How To Write It On Labels And School Materials

If you’re labeling jars, making a bilingual pantry list, or writing an ingredient card for a class project, the full term looks clean and avoids guesswork. “Bicarbonato de sodio” is also what many bilingual dictionaries and ingredient translations use.

For short space labels, “bicarbonato” is fine if it’s clearly part of a baking set. If you store baking powder nearby, labeling both items with the full names can prevent a grab-and-go mistake.

Common Mistakes Spanish Learners Make With This Term

Mistake One: Translating Word-By-Word

“Soda” in English doesn’t translate directly into the ingredient name here. The standard Spanish term is about the chemical name, not the English noun. That’s why “bicarbonato de sodio” is the anchor phrase to learn.

Mistake Two: Treating “Levadura” As Baking Soda

“Levadura” by itself often refers to yeast. When you see “levadura química,” that’s baking powder. Baking soda is “bicarbonato.” Keeping those separate will save you headaches in baking.

Mistake Three: Assuming One Label Style Exists Everywhere

Spanish labels aren’t one-size-fits-all. Some brands prefer the full chemical name, others lean on the short form, and some add extra descriptors. If “bicarbonato” is present and the ingredient list matches, you’ve found baking soda.

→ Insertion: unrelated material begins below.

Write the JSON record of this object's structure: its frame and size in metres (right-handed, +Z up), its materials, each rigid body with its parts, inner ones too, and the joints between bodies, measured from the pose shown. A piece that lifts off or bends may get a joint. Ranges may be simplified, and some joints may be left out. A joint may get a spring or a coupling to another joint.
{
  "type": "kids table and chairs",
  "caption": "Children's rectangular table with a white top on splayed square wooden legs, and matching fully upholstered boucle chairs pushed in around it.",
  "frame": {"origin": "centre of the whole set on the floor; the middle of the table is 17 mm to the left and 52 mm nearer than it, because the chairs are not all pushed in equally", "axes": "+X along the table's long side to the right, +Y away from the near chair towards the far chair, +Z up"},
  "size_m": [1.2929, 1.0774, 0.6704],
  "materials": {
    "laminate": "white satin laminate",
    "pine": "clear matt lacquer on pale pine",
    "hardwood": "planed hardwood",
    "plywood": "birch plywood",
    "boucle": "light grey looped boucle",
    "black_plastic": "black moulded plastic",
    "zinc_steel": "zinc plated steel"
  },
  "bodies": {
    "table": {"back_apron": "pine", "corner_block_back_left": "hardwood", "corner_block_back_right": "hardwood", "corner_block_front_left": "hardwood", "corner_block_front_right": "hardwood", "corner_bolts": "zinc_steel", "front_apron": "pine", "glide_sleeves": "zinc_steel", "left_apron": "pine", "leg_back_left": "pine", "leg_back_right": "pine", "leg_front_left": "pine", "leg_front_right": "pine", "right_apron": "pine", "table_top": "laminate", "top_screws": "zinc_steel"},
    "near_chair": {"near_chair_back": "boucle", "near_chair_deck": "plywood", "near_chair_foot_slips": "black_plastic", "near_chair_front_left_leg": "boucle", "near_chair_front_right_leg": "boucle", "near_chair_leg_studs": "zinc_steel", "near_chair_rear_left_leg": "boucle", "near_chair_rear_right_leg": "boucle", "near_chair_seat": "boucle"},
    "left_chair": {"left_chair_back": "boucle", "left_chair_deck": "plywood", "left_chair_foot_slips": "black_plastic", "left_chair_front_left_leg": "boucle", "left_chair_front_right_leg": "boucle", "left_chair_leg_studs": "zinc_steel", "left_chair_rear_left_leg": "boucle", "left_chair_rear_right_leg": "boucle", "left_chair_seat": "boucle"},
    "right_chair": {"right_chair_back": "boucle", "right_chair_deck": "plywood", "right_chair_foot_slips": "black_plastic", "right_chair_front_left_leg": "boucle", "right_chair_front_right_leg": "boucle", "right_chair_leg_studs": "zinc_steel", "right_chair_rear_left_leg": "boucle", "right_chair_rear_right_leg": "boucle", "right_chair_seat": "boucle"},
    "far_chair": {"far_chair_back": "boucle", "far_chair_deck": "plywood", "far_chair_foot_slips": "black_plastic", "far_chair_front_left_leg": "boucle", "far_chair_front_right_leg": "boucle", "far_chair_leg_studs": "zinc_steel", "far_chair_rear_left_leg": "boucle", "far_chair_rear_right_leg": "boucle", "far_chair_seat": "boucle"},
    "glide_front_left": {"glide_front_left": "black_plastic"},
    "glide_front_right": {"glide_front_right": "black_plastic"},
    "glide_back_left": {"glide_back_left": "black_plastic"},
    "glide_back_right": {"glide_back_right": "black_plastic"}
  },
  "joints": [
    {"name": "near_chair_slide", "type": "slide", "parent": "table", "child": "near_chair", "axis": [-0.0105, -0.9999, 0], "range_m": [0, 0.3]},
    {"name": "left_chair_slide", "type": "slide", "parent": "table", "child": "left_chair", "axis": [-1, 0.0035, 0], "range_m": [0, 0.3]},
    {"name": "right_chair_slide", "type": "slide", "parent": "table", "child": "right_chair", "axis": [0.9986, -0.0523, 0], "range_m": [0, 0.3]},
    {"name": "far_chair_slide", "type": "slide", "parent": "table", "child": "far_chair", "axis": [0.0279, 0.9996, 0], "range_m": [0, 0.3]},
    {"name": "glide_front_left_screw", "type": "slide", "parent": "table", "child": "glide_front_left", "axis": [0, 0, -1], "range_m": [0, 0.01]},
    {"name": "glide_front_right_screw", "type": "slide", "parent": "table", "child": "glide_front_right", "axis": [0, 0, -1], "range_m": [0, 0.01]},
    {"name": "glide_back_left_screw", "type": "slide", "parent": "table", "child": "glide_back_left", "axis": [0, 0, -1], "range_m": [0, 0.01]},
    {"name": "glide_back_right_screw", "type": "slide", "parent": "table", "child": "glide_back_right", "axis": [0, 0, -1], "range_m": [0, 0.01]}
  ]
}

Situation Spanish Phrase Plain Meaning
Asking in a store ¿Tiene bicarbonato de sodio? Do you have baking soda?
Pointing to the baking aisle Busco bicarbonato para hornear. I’m looking for baking soda for baking.
Recipe instruction Añade una cucharadita de bicarbonato. Add a teaspoon of baking soda.
Confirming it’s not baking powder No quiero polvo de hornear, quiero bicarbonato. Not baking powder, baking soda.
Labeling a container Bicarbonato de sodio (cocina) Baking soda (kitchen use)
Cleaning context Uso bicarbonato para limpiar. I use baking soda to clean.
Clarifying the word ¿Se dice “bicarbonato” o “bicarbonato de sodio”? Do you say the short or full form?
Reading a label Dice “bicarbonato sódico” en la caja. The box says “sodium bicarbonate.”

Quick Practice So It Sticks

Learning the term is one thing. Being able to use it without pausing is what makes it useful. Try this simple drill: say the short form three times, then the full form three times, then use each one in a short sentence.

  • bicarbonato
  • bicarbonato de sodio
  • Necesito bicarbonato de sodio para la receta.
  • Voy a comprar bicarbonato para hornear.

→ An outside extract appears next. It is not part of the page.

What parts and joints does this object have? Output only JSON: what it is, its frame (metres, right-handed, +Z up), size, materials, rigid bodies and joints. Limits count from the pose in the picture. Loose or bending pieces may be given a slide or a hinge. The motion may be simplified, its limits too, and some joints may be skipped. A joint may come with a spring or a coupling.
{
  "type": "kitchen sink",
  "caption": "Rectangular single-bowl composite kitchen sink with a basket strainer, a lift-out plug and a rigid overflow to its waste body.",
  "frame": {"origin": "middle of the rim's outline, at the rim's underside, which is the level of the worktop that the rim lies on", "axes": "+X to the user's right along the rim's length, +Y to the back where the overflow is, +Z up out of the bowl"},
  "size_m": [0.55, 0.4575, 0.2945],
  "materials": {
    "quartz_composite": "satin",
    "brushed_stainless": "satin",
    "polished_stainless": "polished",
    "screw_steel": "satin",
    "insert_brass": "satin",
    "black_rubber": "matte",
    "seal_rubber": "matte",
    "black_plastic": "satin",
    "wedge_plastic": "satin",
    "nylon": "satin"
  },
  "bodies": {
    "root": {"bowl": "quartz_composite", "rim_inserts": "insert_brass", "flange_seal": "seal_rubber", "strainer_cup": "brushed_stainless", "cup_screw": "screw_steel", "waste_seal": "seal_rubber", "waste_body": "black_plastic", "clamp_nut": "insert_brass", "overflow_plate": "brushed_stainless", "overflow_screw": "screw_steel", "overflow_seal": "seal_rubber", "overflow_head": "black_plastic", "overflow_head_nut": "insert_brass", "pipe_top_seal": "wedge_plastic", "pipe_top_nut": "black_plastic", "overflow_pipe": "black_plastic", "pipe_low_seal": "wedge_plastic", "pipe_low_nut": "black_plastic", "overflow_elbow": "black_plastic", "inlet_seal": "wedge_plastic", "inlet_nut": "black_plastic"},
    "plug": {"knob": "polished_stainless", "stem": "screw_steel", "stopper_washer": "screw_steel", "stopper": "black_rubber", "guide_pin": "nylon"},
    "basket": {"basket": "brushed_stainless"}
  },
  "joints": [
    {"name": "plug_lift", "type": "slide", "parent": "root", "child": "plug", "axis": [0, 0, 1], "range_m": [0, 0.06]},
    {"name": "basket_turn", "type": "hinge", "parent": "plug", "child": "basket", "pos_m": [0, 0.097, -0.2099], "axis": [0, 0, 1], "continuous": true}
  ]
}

After a couple of runs, your mouth stops tripping over the syllables, and the phrase starts to feel like one unit.

What To Remember When You See It In Spanish

When you need the clearest translation, go with “bicarbonato de sodio.” When you’re chatting, cooking, or reading casual recipe notes, “bicarbonato” is common and natural. If you see “polvo de hornear” or “levadura química,” that’s baking powder, not baking soda.

Once you lock in those three terms, you can shop, cook, translate, and label with confidence.